Some Tax Suggestions for the End of 2018
The Tax Cuts and Jobs Act of 2017 should have taxpayers thinking about things they can do – even in late December of 2018 – to help save on their federal taxes. While it’s great to focus on the holidays, focusing on taxes can help free up some money for 2019 and beyond. Here are a few strategies to consider:
First, the best strategy is to speak with experienced attorneys who understand how taxes can affect:
- The operation of a business
- Probate and trust considerations
- Charitable giving
- Other tax issues
Capital gains and losses
Capital gains and losses apply to stocks, bonds, and other assets such as real property. The old law allows the gains to be deferred on “like-kind exchanges” of many different types of property. The new law only allows the deferment for like-kind exchanges of real property.
Taxpayers should consider whether they have losses which can be used to offset against any gains.
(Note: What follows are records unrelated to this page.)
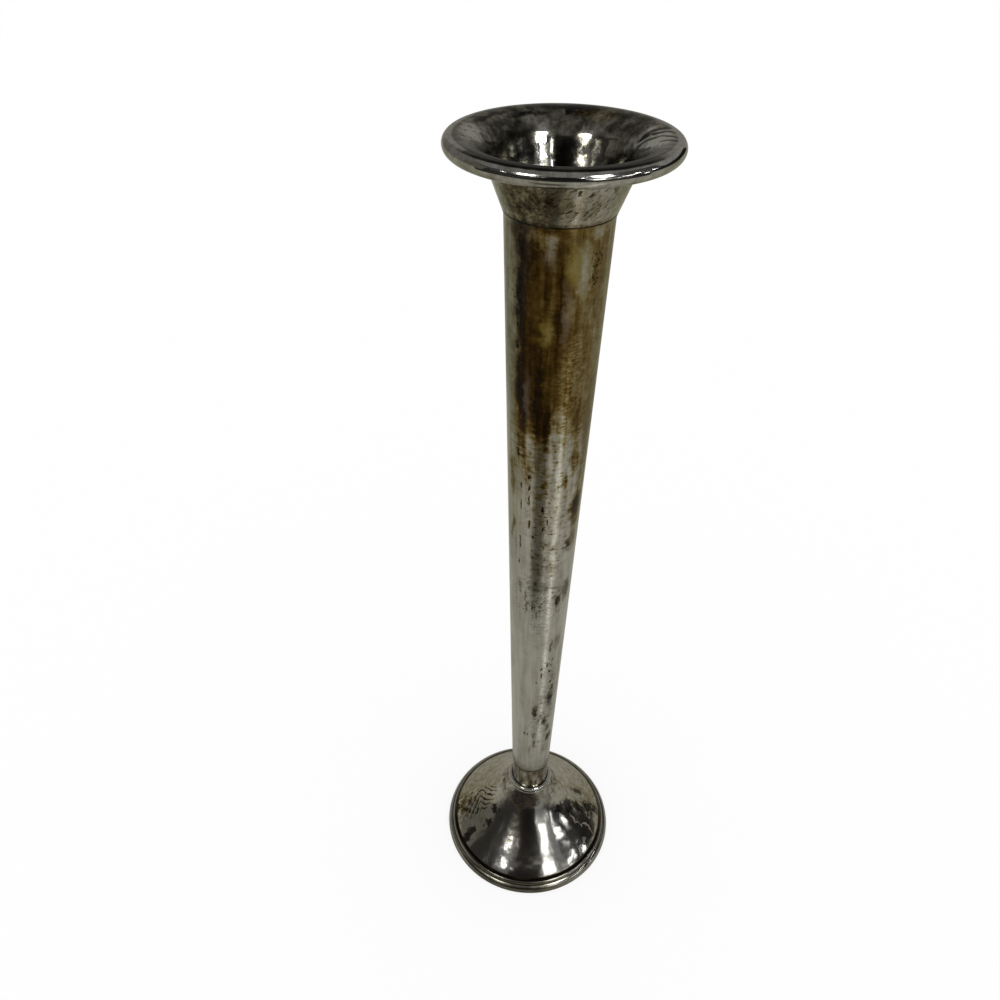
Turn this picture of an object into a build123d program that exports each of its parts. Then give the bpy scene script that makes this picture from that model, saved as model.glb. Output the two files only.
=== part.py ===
# A trumpet vase: a tapered tube with a spun flared mouth, on a weighted domed foot.
# The origin is the centre of the foot on the standing plane, with +Z up the axis.
# Lengths are in millimetres and angles in degrees. Every profile is drawn as
# (radius, height) and turned about the axis.

from build123d import *
from math import cos, radians, sin, tan
import os

os.makedirs("parts", exist_ok=True)

# The whole vase
vase_height = 305.0
mouth_radius = 30.0  # over the rolled rim
foot_radius = 36.8  # over the border moulding
foot_height = 33.0  # top of the dome, where the collar stands
solder_gap = 0.03  # film of solder between telescoped pieces

# Mouth: a spun cone that flares out and rolls back on itself at the rim
mouth_height = 18.0  # from the joint with the tube to the top of the rim
mouth_sheet = 0.7
cone_angle = 20.7  # from the vertical
roll_radius = 2.2  # outside radius of the rolled rim
roll_turn = 292.0  # how far round the rim is rolled
joggle_height = 2.0  # where the cone steps in to its skirt
skirt_depth = 6.0  # how far the skirt reaches into the tube

# Tube: a long taper, belled out at the top to take the cone
tube_top_radius = 14.65
tube_foot_radius = 7.86
tube_wall = 0.7
bell_height = 1.3
tube_end_round = 0.45
floor_sheet = 0.8

# Collar: a waisted ferrule between the tube and the foot
collar_height = 14.3
collar_base_radius = 7.95
tube_overhang = 0.51  # how far the tube's end stands out over the collar
collar_waist = 0.18  # how far its side is hollowed
collar_sheet = 0.7
collar_flange = 2.5  # width of its turned-in base
spigot_height = 3.7  # how far it telescopes into the tube

# Twin bead round the base of the collar
lower_bead_radius = 0.65
upper_bead_radius = 0.6
bead_spread = 0.7  # radial distance from the collar to the lower bead's centre
bead_step = 0.4  # how much further in the upper bead stands
bead_rise = 1.55  # between the two centres

# Foot: a spun dome with an ogee side
foot_sheet = 0.7
land_margin = 0.32  # flat top of the dome that is left round the bead's line of contact
border_width = 3.6
border_height = 4.4
dome_top_slope = 61.0  # fall of the side where it leaves the flat top
dome_edge_slope = 54.0  # fall of the side where it meets the border
top_pull_share = 0.52  # how far the side keeps its top slope, as a share of its chord
edge_pull_share = 0.17  # and its slope at the edge

# Border: a solid drawn moulding with two ridges, soldered round the skirt
groove_inset = 2.0  # from the border's outer edge in to the groove between its ridges
groove_height = 3.0
outer_ridge_bulge = 0.55
inner_ridge_bulge = 0.45

# Underside: cast filling, reinforcing rod and closing plate
plate_recess = 0.4
plate_sheet = 0.5
rod_radius = 2.0
rod_bend = 6.0
rod_hook = 15.0
rod_cover = 6.0  # filling left under the hook

# Heights and radii that follow from the sizes above
collar_top = foot_height + collar_height
spigot_top = collar_top + spigot_height
joint_height = vase_height - mouth_height
bell_start = joint_height - bell_height
plate_top = plate_recess + plate_sheet
taper = (tube_top_radius - tube_foot_radius) / (bell_start - collar_top)
joint_radius = tube_top_radius + bell_height * tan(radians(cone_angle))
collar_top_radius = tube_foot_radius - tube_overhang
spigot_radius = tube_foot_radius - tube_wall - solder_gap
collar_bore = collar_base_radius - collar_sheet - collar_flange
bead_bore = collar_base_radius + solder_gap
land_radius = bead_bore + bead_spread + land_margin
dome_edge_radius = foot_radius - border_width
groove_radius = foot_radius - groove_inset


def tube_radius(height):
    """Outside radius of the tube's straight taper at a height."""
    return tube_foot_radius + taper * (height - collar_top)


def tube_bore(height):
    """Radius inside the tube's straight taper at a height."""
    return tube_radius(height) - tube_wall


def dome_side(sheet):
    """The four points of the dome's ogee side, a sheet's thickness inside the outer face.

    The ends slide along the flat top and the skirt, so the sheet keeps its thickness.
    """
    top = radians(dome_top_slope)
    edge = radians(dome_edge_slope)
    start = Vector(land_radius - sheet * (1 - cos(top)) / sin(top), foot_height - sheet)
    end = Vector(dome_edge_radius - sheet, border_height - sheet * (1 - sin(edge)) / cos(edge))
    chord = (end - start).length
    first = start + Vector(cos(top), -sin(top)) * chord * top_pull_share
    last = end - Vector(cos(edge), -sin(edge)) * chord * edge_pull_share
    return start, first, last, end


# Mouth flare
# The flare's arc is tangent to the cone and level where the rim starts to roll.
slope = tan(radians(cone_angle))
lip_under = vase_height - mouth_sheet
roll_centre = (mouth_radius - roll_radius, vase_height - roll_radius)
flare_reach = roll_centre[0] - joint_radius - slope * (lip_under - joint_height)
flare_radius = flare_reach / (cos(radians(cone_angle)) - slope * (1 - sin(radians(cone_angle))))
flare_centre = (roll_centre[0], lip_under - flare_radius)
flare_turn = 90 - cone_angle
joggle_top = joint_height + joggle_height
joggle_radius = joint_radius + slope * joggle_height - mouth_sheet / cos(radians(cone_angle))
skirt_foot = joint_height - skirt_depth
skirt_top_radius = joint_radius - tube_wall - solder_gap

with BuildPart() as mouth_flare:
    with BuildSketch(Plane.XZ):
        with BuildLine():
            under_arc = CenterArc(flare_centre, flare_radius, 180 - cone_angle, -flare_turn)
            top_arc = CenterArc(flare_centre, flare_radius + mouth_sheet, 180 - cone_angle, -flare_turn)
            roll_inside = CenterArc(roll_centre, roll_radius - mouth_sheet, 90, -roll_turn)
            roll_outside = CenterArc(roll_centre, roll_radius, 90, -roll_turn)
            Line(roll_inside @ 1, roll_outside @ 1)
            Polyline(
                under_arc @ 0,
                (joint_radius, joint_height),
                (skirt_top_radius, joint_height),
                (tube_bore(bell_start) - solder_gap, bell_start),
                (tube_bore(skirt_foot) - solder_gap, skirt_foot),
                (tube_bore(skirt_foot) - solder_gap - mouth_sheet, skirt_foot),
                (tube_bore(bell_start) - solder_gap - mouth_sheet, bell_start),
                (skirt_top_radius - mouth_sheet, joint_height),
                (joggle_radius, joggle_top),
                top_arc @ 0,
            )
        make_face()
    revolve(axis=Axis.Z)
mouth_flare.part.label = "mouth_flare"
export_step(mouth_flare.part, "parts/mouth_flare.step")


# Stem tube
with BuildPart() as stem_tube:
    with BuildSketch(Plane.XZ) as tube_section:
        with BuildLine():
            Polyline(
                (tube_foot_radius, collar_top),
                (tube_top_radius, bell_start),
                (joint_radius, joint_height),
                (joint_radius - tube_wall, joint_height),
                (tube_top_radius - tube_wall, bell_start),
                (tube_foot_radius - tube_wall, collar_top),
                close=True,
            )
        make_face()
        outer_foot_corner = tube_section.vertices().group_by(Axis.Y)[0].sort_by(Axis.X)[-1]
        fillet(outer_foot_corner, tube_end_round)
    revolve(axis=Axis.Z)
stem_tube.part.label = "stem_tube"
export_step(stem_tube.part, "parts/stem_tube.step")


# Tube floor: the disc that makes the tube hold water
with BuildPart() as tube_floor:
    with BuildSketch(Plane.XY.offset(spigot_top)):
        Circle(tube_bore(spigot_top) - solder_gap)
    extrude(amount=floor_sheet)
tube_floor.part.label = "tube_floor"
export_step(tube_floor.part, "parts/tube_floor.step")


# Neck collar
with BuildPart() as neck_collar:
    with BuildSketch(Plane.XZ):
        with BuildLine():
            outer_side = SagittaArc(
                (collar_base_radius, foot_height), (collar_top_radius, collar_top), collar_waist
            )
            inner_side = SagittaArc(
                (collar_base_radius - collar_sheet, foot_height + collar_sheet),
                (spigot_radius - collar_sheet, collar_top),
                collar_waist,
            )
            Polyline(
                outer_side @ 1,
                (spigot_radius, collar_top),
                (spigot_radius, spigot_top),
                (spigot_radius - collar_sheet, spigot_top),
                inner_side @ 1,
            )
            Polyline(
                inner_side @ 0,
                (collar_bore, foot_height + collar_sheet),
                (collar_bore, foot_height),
                outer_side @ 0,
            )
        make_face()
    revolve(axis=Axis.Z)
neck_collar.part.label = "neck_collar"
export_step(neck_collar.part, "parts/neck_collar.step")


# Collar bead
lower_bead = (bead_bore + bead_spread, foot_height + lower_bead_radius)
upper_bead = (lower_bead[0] - bead_step, lower_bead[1] + bead_rise)

with BuildPart() as collar_bead:
    with BuildSketch(Plane.XZ):
        with Locations(lower_bead):
            Circle(lower_bead_radius)
        with Locations(upper_bead):
            Circle(upper_bead_radius)
        with BuildLine():
            Polyline(
                (bead_bore, foot_height),
                (lower_bead[0], foot_height),
                lower_bead,
                upper_bead,
                (upper_bead[0], upper_bead[1] + upper_bead_radius),
                (bead_bore, upper_bead[1] + upper_bead_radius),
                close=True,
            )
        make_face()
        with Locations((0, foot_height)):
            Rectangle(bead_bore, collar_height, align=(Align.MIN, Align.MIN), mode=Mode.SUBTRACT)
    revolve(axis=Axis.Z)
collar_bead.part.label = "collar_bead"
export_step(collar_bead.part, "parts/collar_bead.step")


# Foot shell
with BuildPart() as foot_shell:
    with BuildSketch(Plane.XZ):
        with BuildLine():
            outer_dome = Bezier(*dome_side(0))
            inner_dome = Bezier(*dome_side(foot_sheet))
            Polyline(
                outer_dome @ 1,
                (dome_edge_radius, plate_top),
                (dome_edge_radius - foot_sheet, plate_top),
                inner_dome @ 1,
            )
            Polyline(
                inner_dome @ 0,
                (collar_bore, foot_height - foot_sheet),
                (collar_bore, foot_height),
                outer_dome @ 0,
            )
        make_face()
    revolve(axis=Axis.Z)
foot_shell.part.label = "foot_shell"
export_step(foot_shell.part, "parts/foot_shell.step")


# Foot border
with BuildPart() as foot_border:
    with BuildSketch(Plane.XZ):
        with BuildLine():
            outer_ridge = SagittaArc((foot_radius, 0), (groove_radius, groove_height), -outer_ridge_bulge)
            inner_ridge = SagittaArc(
                outer_ridge @ 1, (dome_edge_radius, border_height), -inner_ridge_bulge
            )
            Polyline(inner_ridge @ 1, (dome_edge_radius, 0), outer_ridge @ 0)
        make_face()
    revolve(axis=Axis.Z)
foot_border.part.label = "foot_border"
export_step(foot_border.part, "parts/foot_border.step")


# Reinforcing rod, soldered under the tube's floor and hooked into the filling
with BuildPart() as stem_rod:
    with BuildLine(Plane.XZ) as rod_path:
        FilletPolyline(
            (rod_hook, rod_cover + rod_radius),
            (0, rod_cover + rod_radius),
            (0, spigot_top),
            radius=rod_bend,
        )
    with BuildSketch(Plane(rod_path.line @ 0, z_dir=rod_path.line % 0)):
        Circle(rod_radius)
    sweep()
stem_rod.part.label = "stem_rod"
export_step(stem_rod.part, "parts/stem_rod.step")


# Foot weight: filling cast inside the shell, round the rod
with BuildPart() as foot_weight:
    with BuildSketch(Plane.XZ):
        with BuildLine():
            filling_side = Bezier(*dome_side(foot_sheet))
            Polyline(
                filling_side @ 1,
                (dome_edge_radius - foot_sheet, plate_top),
                (0, plate_top),
                (0, foot_height - foot_sheet),
                filling_side @ 0,
            )
        make_face()
    revolve(axis=Axis.Z)
    add(stem_rod.part, mode=Mode.SUBTRACT)
foot_weight.part.label = "foot_weight"
export_step(foot_weight.part, "parts/foot_weight.step")


# Bottom plate, pressed into the border under the skirt
with BuildPart() as bottom_plate:
    with BuildSketch(Plane.XY.offset(plate_recess)):
        Circle(dome_edge_radius - solder_gap)
    extrude(amount=plate_sheet)
bottom_plate.part.label = "bottom_plate"
export_step(bottom_plate.part, "parts/bottom_plate.step")
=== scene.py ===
"""A trumpet vase of tarnished silver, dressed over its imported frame. Lengths are in metres."""

import math

import bpy
import numpy as np
from mathutils import Matrix


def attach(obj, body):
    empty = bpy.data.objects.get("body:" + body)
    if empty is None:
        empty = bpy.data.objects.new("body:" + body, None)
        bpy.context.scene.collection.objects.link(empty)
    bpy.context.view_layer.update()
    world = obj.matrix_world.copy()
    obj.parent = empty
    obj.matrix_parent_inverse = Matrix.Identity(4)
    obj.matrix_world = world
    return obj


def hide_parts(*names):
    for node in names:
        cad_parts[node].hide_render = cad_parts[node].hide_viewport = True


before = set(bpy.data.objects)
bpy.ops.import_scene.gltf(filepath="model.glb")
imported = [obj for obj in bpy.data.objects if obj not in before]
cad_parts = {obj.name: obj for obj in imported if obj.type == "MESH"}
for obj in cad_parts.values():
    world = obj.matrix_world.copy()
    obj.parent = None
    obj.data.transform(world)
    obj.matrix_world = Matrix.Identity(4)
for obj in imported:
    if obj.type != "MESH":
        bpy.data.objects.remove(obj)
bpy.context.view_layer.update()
scene = bpy.context.scene


# Closing plate: a thin disc of silver pressed up into the border from below, against the edge of
# the dome's skirt. It hides the filling, and it is dulled and scuffed from being slid about.
PLATE_RADIUS = 0.03317
PLATE_BOTTOM = 0.0004
PLATE_TOP = 0.0009
PLATE_LIP = 0.00012  # how far its edge is rounded over


def arc(centre, radius, start, turn, steps):
    """Points of a circle round centre, from the angle start through turn degrees, each at
    radius times (cosine, sine) of its own angle."""
    angle = np.radians(start + turn * np.linspace(0, 1, steps))
    return np.asarray(centre) + radius * np.stack([np.cos(angle), np.sin(angle)], 1)


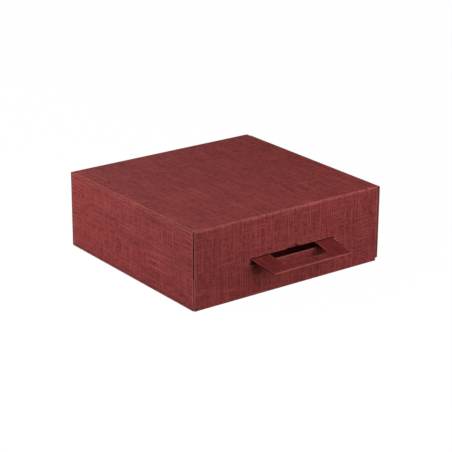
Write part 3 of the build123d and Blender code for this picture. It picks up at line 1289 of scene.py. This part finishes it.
@dataclass
class CarryHandle:
    """The handle: a U of board that shows its reverse side, and the creases of its two legs."""

    sizes: HandleSizes = HANDLE
    leg_points: int = 10
    hole_arc_points: int = 12
    rim_arc_points: int = 5
    side_points: int = 5
    band_points: int = 9
    corner_margin: float = 0.6
    crease_points: int = 9

    def plane(self) -> Plane:
        """The handle's upper face: a is X from the closure's middle, and s runs out from the hinge.

        Returns:
            The plane.
        """
        droop = self.sizes.droop
        return Plane((SLEEVE.closure_x, self.sizes.hinge_y, self.sizes.hinge_z), (1, 0, 0),
                     (0, -math.cos(droop), -math.sin(droop)), (0, math.sin(droop), -math.cos(droop)),
                     (0.0, PLACES.handle))

    def left_half(self) -> tuple[np.ndarray, np.ndarray]:
        """The left half of the U, from the root of the leg to the middle of the grip band.

        Returns:
            The hand hole's places and the outer edge's, one for each other.
        """
        size = self.sizes
        leg = np.linspace(size.crease_reach, size.hole_length - size.hole_corner - self.corner_margin,
                          self.leg_points)
        hole_leg = np.stack([-size.half_hole(leg), leg], 1)
        rim_leg = np.stack([-size.half_width(leg), leg], 1)
        hole_corner = np.array([-size.half_hole(size.hole_length), size.hole_length])
        hole_arc = corner_arc(hole_corner, hole_leg[-1], np.array([0.0, size.hole_length]), size.hole_corner,
                              self.hole_arc_points)
        rim_corner = np.array([-size.half_width(size.length), size.length])
        rim_arc = corner_arc(rim_corner, rim_leg[-1], np.array([0.0, size.length]), size.corner,
                             self.rim_arc_points)
        up = np.linspace(rim_leg[-1], rim_arc[0], self.side_points)[1:-1]
        over = np.linspace(rim_arc[-1], [hole_arc[-1, 0], size.length], self.side_points)[1:]
        band = np.linspace(hole_arc[-1, 0], 0.0, self.band_points)[1:]
        hole_band = np.stack([band, np.full_like(band, size.hole_length)], 1)
        rim_band = np.stack([band, np.full_like(band, size.length)], 1)
        return np.concatenate([hole_leg, hole_arc, hole_band]), np.concatenate([rim_leg, up, rim_arc, over, rim_band])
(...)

In general, only $3,000 in losses can be offset against gains.
Home energy-saving improvements
If work on your home to save energy is completed in 2018, you may be able to use a tax credit on your return. Examples include installing or upgrading to use solar power, wind energy, and other green energy source.
Changes in the standard deduction
Taxpayers need to understand that the new law encourages taking standard deductions over using itemized deductions. The standard deduction for couples was raised from $12,700 to $24,000 for couples who are married. The standard deduction increased from 6,350 to $12,000 for individual tax filers.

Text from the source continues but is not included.